The whole world rallied around the Chibok girls, pressuring international governments to pressure the Nigerian government to take action, even while other girls and boys were being kidnapped from their homes and villages and forced to join the Boko Haram movement.
The 82 girls who have returned are both a victory and a reminder that the biggest casualties of religious extremism is often young women. But they are also a stark reminder that the world has simply refused to acknowledge that they are only small part of a transcontinental problem. A problem that is gaining steam in Kenya and Somalia. Kenya is struggling with its own deadly yet less acknowledged Islamist terrorist Crisis. The Al-Shabaab, an East African Muslim fundamentalist group with goals similar to Boko Haram has taken it upon itself to ‘stem’ the spread of what it terms ‘Western Secularism’ through violence and Jihad. Al Shabaab’s ranks have grown from core fundamentalists to include young Kenyans, disillusioned by poor governance and looking for a cause to follow. But as these young men flee home to join Al Shabaab, they aren’t going alone.
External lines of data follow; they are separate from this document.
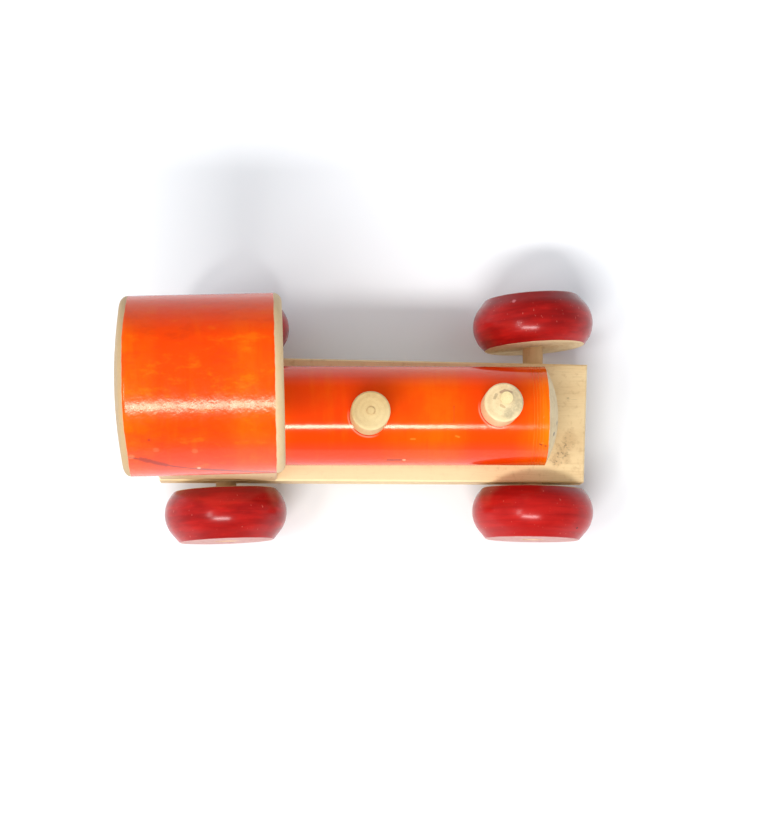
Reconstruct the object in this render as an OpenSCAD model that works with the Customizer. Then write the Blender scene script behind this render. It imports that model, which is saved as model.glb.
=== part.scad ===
// Wooden toy locomotive. A plank runs on two turning wheelsets. It carries a
// lathe-turned, lacquered boiler with two pegs and, behind it, a cab: a wooden
// block with four posts that hold up a half-round lacquered roof.
// Millimetres. +X is the front, +Y the left side, +Z up, and the floor is z = 0.
// The origin is on the floor, under the middle of the whole toy.

/* [Plank] */
// Length of the plank
plank_l = 158.8; // [150:0.2:165]
// Width of the plank at its rear end
plank_w = 46.6; // [42:0.2:50]
// How much narrower the plank is at its front end
plank_taper = 2.2; // [0:0.2:4]
// Thickness of the plank
plank_t = 13.6; // [12:0.2:16]
// How far the plank runs back past the rear axle
plank_tail = 24.6; // [22:0.2:28]
// Angle by which the front end was sawn off square
front_saw_angle = 1.7; // [0:0.1:3]
// Sanded edge of the plank and of the cab block
edge_ease = 0.6; // [0.2:0.1:1.2]

/* [Wheels and axles] */
// Distance between the two axles
wheelbase = 115; // [105:0.5:120]
// Diameter of a wheel at the crown of its tread
wheel_d = 45.4; // [41:0.1:48]
// Radius of the rounded crown of the tread in section
tread_r = 11.4; // [10:0.1:12]
// Angle of the straight flanks that run from the crown to the two faces
flank_angle = 40; // [32:1:41]
// From the crown of the tread to the flat inner face
crown_to_inner = 8.7; // [8:0.1:9.5]
// From the crown of the tread to the flat outer face
crown_to_outer = 10.4; // [9:0.1:12]
// Sanded edge of a wheel's two faces
face_ease = 0.3; // [0.1:0.1:0.6]
// Diameter of an axle dowel
axle_d = 7.6; // [6.5:0.1:8.5]
// How far an axle end lies inside the outer face of its wheel
axle_recess = 0.4; // [0.1:0.1:1]
// Gap between the plank and the inner face of a front wheel
front_side_gap = 3.4; // [3:0.1:4.5]
// Gap between the plank and the inner face of a rear wheel
rear_side_gap = 2.7; // [2.4:0.1:4]
// How far the front wheelset has slid to the left
front_slide = 2.4; // [0:0.1:2.6]
// How far the rear wheelset has slid to the right
rear_slide = 0.2; // [0:0.1:1.6]
// Angle by which the front left wheel was drilled off square
skew_front_left = 4.5; // [-5:0.5:5]
// Angle by which the front right wheel was drilled off square
skew_front_right = -0.5; // [-2:0.5:2]
// Angle by which the rear left wheel was drilled off square
skew_rear_left = 1.5; // [-4:0.5:4]
// Angle by which the rear right wheel was drilled off square
skew_rear_right = 3; // [-4:0.5:4]

/* [Boiler] */
// Diameter of the boiler
boiler_d = 36.3; // [33:0.1:39]
// How far the domed nose stands out of the boiler's cylinder
nose_h = 5; // [3:0.2:7]
// Bare deck between the tip of the nose and the front of the plank
front_deck = 12.7; // [9:0.1:15]
// Depth of the flat planed along the underside of the boiler
boiler_flat = 0.95; // [0.6:0.05:1.4]
// Angle by which the boiler points to the left of the plank's middle line
boiler_yaw = 0.7; // [0:0.1:1]
// Gap between the cab block and the rear end of the boiler
boiler_gap = 0.5; // [0.4:0.1:1]
// Number of rings turned near the front edge of the boiler
ring_count = 4; // [1:1:5]
// Distance between two turned rings
ring_pitch = 1.1; // [0.8:0.1:1.3]
// Radius of the tool mark that makes a ring
ring_r = 0.18; // [0.1:0.02:0.3]

/* [Pegs] */
// Diameter of the steam dome and of the chimney
peg_d = 13.9; // [12:0.1:16]
// Height of a peg above the crown of the boiler
peg_h = 15; // [12:0.2:18]
// Depth of a peg's seat below the crown of the boiler
peg_seat = 4.5; // [4:0.1:6]
// Rounding of the top edge of a peg
peg_edge = 0.8; // [0.4:0.1:1.4]
// From the rear end of the boiler to the middle of the dome
dome_from_rear = 32.2; // [26:0.2:38]
// How far the dome stands to the right of the boiler's middle
dome_side = 1.8; // [0:0.1:2.4]
// Diameter of the stub that the lathe left on the dome
lathe_stub_d = 2.5; // [1.5:0.1:4]
// Height of the stub that the lathe left on the dome
lathe_stub_h = 0.5; // [0.3:0.1:1]
// From the front edge of the boiler's cylinder back to the middle of the chimney
chimney_from_front = 18; // [15:0.2:24]
// How far the chimney stands to the left of the boiler's middle
chimney_side = 1.2; // [0:0.1:2]
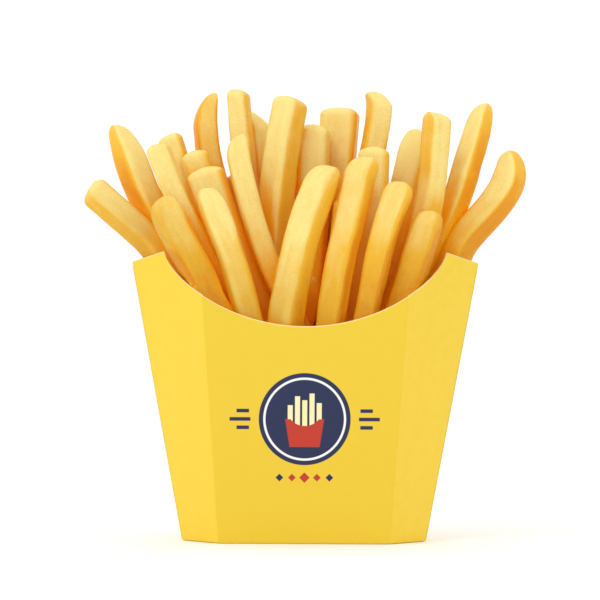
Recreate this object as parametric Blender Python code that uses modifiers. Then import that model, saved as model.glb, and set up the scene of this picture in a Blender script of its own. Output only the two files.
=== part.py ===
"""French fries standing in a folded yellow carton, at real size.

Metres, +Z up. The origin is the middle of the carton's base. The scooped front looks along -Y.
"""

import math
import random
from collections import namedtuple

import bmesh
import bpy
from mathutils import Vector

MM = 0.001

# The carton is a six-sided tube of board that widens upwards: a front and a back panel, and a pair of
# slanting panels at each side that meet in a crease on the plane y = 0.
BOARD = 0.6 * MM
BASE_PANEL = 62.0 * MM
BASE_WIDTH = 90.6 * MM
BASE_DEPTH = 34.0 * MM
TOP_Z = 108.0 * MM
TOP_PANEL = 76.6 * MM
TOP_WIDTH = 131.6 * MM
# With this depth the slanting panels are flat, as folded board is.
TOP_DEPTH = BASE_DEPTH * (TOP_WIDTH - TOP_PANEL) / (BASE_WIDTH - BASE_PANEL)

# The front's edge is a scoop between two short shoulders, and the back's edge is a low arch.
SCOOP_Z = 78.2 * MM
SCOOP_HALF = 51.8 * MM
SCOOP_POWER = 0.7
SHOULDER_Z = 106.0 * MM
CREASE_Z = 103.4 * MM
ARCH_Z = 120.0 * MM

# The fries. Those that show are listed; the others fill the mouth on a grid.
GAP = 0.4 * MM
MOUTH_Z = 84.0 * MM
FOOT_DROP = 22.0 * MM
FLOOR_Z = BOARD + GAP
CORE_SIDE_Z = 84.0 * MM
CORE_SLOPE = 0.5
SECTION_POWER = 5.0
SECTION_POINTS = 8
BODY_RINGS = 4
END_RINGS = (0.55, 0.85, 1.0)
BLUNT = 0.25

# A fry is held clear of the board, with HOLD_ROOM times its half size, up to HOLD_ABOVE over the edge.
# Above that the shift fades away within HOLD_FADE, and the centre line is averaged at SMOOTHING.
HOLD_ABOVE = 3.9 * MM
HOLD_FADE = 28.0 * MM
LEAVE_STEPS = 50
SMOOTHING = (-0.08, -0.04, 0, 0.04, 0.08)
HOLD_ROOM = 1.14

# The other fries, in millimetres and degrees. A pair is the smallest and the largest of what is drawn.
FILL_SEED = 7
FILL_STEP_X = 10.0
FILL_STEP_Y = 9.5
FILL_ROWS = 2
FILL_REACH = 40.0
FILL_WALL = 7.0
FILL_CLEAR = 7.0
FILL_FAN_X = 1.4
FILL_FAN_Y = 1.45
FILL_FRONT_TOP = (97, 104)
FILL_BACK_TOP = (128, 138)
FILL_SIDE_DROP = 0.12
FILL_SIZE = (7.6, 9.4)
FILL_END = (3, 8)
FILL_END_SHAPE = 2.2

# Colours as (red, green, blue), linear.
CARTON_YELLOW = (0.91, 0.63, 0.06)
FRY_GOLD = (0.90, 0.62, 0.20)

# A fry, in millimetres and degrees. mouth is (x, y) at MOUTH_Z and tip is (x, y, z). It bends at the
# share knee of its length, where bow is half of how far the bend lies to the right of a straight line.
# size is its two thicknesses, swell the share by which it gets thicker upwards, and roll how far its
# front face is turned to the left. end is the length of the tapered end, the side that stays straight
# there, from -1 for the left to 1 for the right, and its shape: 1 is a slanting cut and 2 is round.
Fry = namedtuple("Fry", "mouth tip bow size roll end knee swell", defaults=(0.5, 0.0))

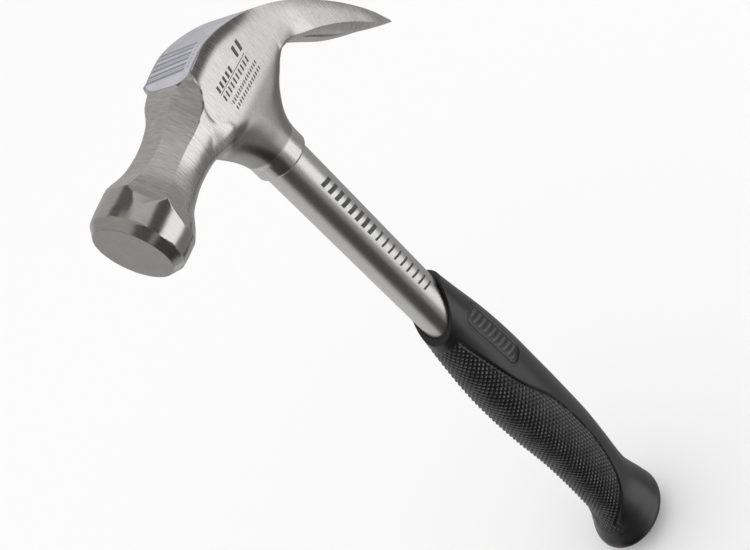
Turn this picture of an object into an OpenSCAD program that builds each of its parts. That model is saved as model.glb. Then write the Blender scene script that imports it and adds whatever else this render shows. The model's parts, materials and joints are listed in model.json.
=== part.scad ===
// Claw hammer with a tubular steel handle and a moulded rubber grip.
// Millimetres. +Z runs up the handle, the claws point toward +X and the striking face toward -X.
// The origin is on the handle axis, at the mouth of the collar under the head.

/* [Handle] */
// Outside diameter of the steel tube
tube_diameter = 18; // [17:0.5:18.5]
// Wall thickness of the steel tube
tube_wall = 2; // [1.2:0.1:3]
// Thickness of the adhesive between the tube and the eye
bond_thickness = 0.25; // [0.15:0.05:0.4]
// Depth of the tube inside the grip, below the collar mouth
tube_reach = 262; // [230:1:266]

/* [Striking end] */
// Diameter of the round bell behind the face
bell_diameter = 32; // [29:0.2:33]
// Diameter of the flat striking face
face_diameter = 26.8; // [22:0.2:27.6]
// Distance of the face from the handle axis
face_reach = 65.6; // [62:0.2:68]
// Angle by which the face hangs toward the handle
face_hang = 3.2; // [0:0.1:5]

/* [Claw] */
// Width between the two claws at the tips
slot_mouth = 8.4; // [6:0.2:10]
// Width at the closed end of the nail slot
slot_end = 1.6; // [1:0.1:3]
// Distance of the closed end of the nail slot from the handle axis
slot_start = 35; // [33:0.5:37.5]

/* [Grip] */
// Ratio of the grip's width across the hammer to its depth
grip_ovality = 0.81; // [0.72:0.01:0.95]
// Length of the whole grip, from its mouth to the butt
grip_length = 190; // [184:0.5:205]

/* [Label] */
// Thickness of the paper label
label_thickness = 0.2; // [0.1:0.05:0.4]
// Width of the label across the head
label_width = 23.2; // [16:0.2:25]

/* [Hidden] */
$fn = 64;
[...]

They are abducting young Kenyan women, usually Christians they hope to forcefully revert to Islam and damning them to a life of forced labour and sexual slavery.
The BBC has done an extensive report on the sex slavery that is going in Al Shabaab and is trying to draw attention to the plight of these women. The Chibok Girls shouldn’t be the only nexus of our activism for girls who have become victims of religious extremism and terrorism. They should be our starting point.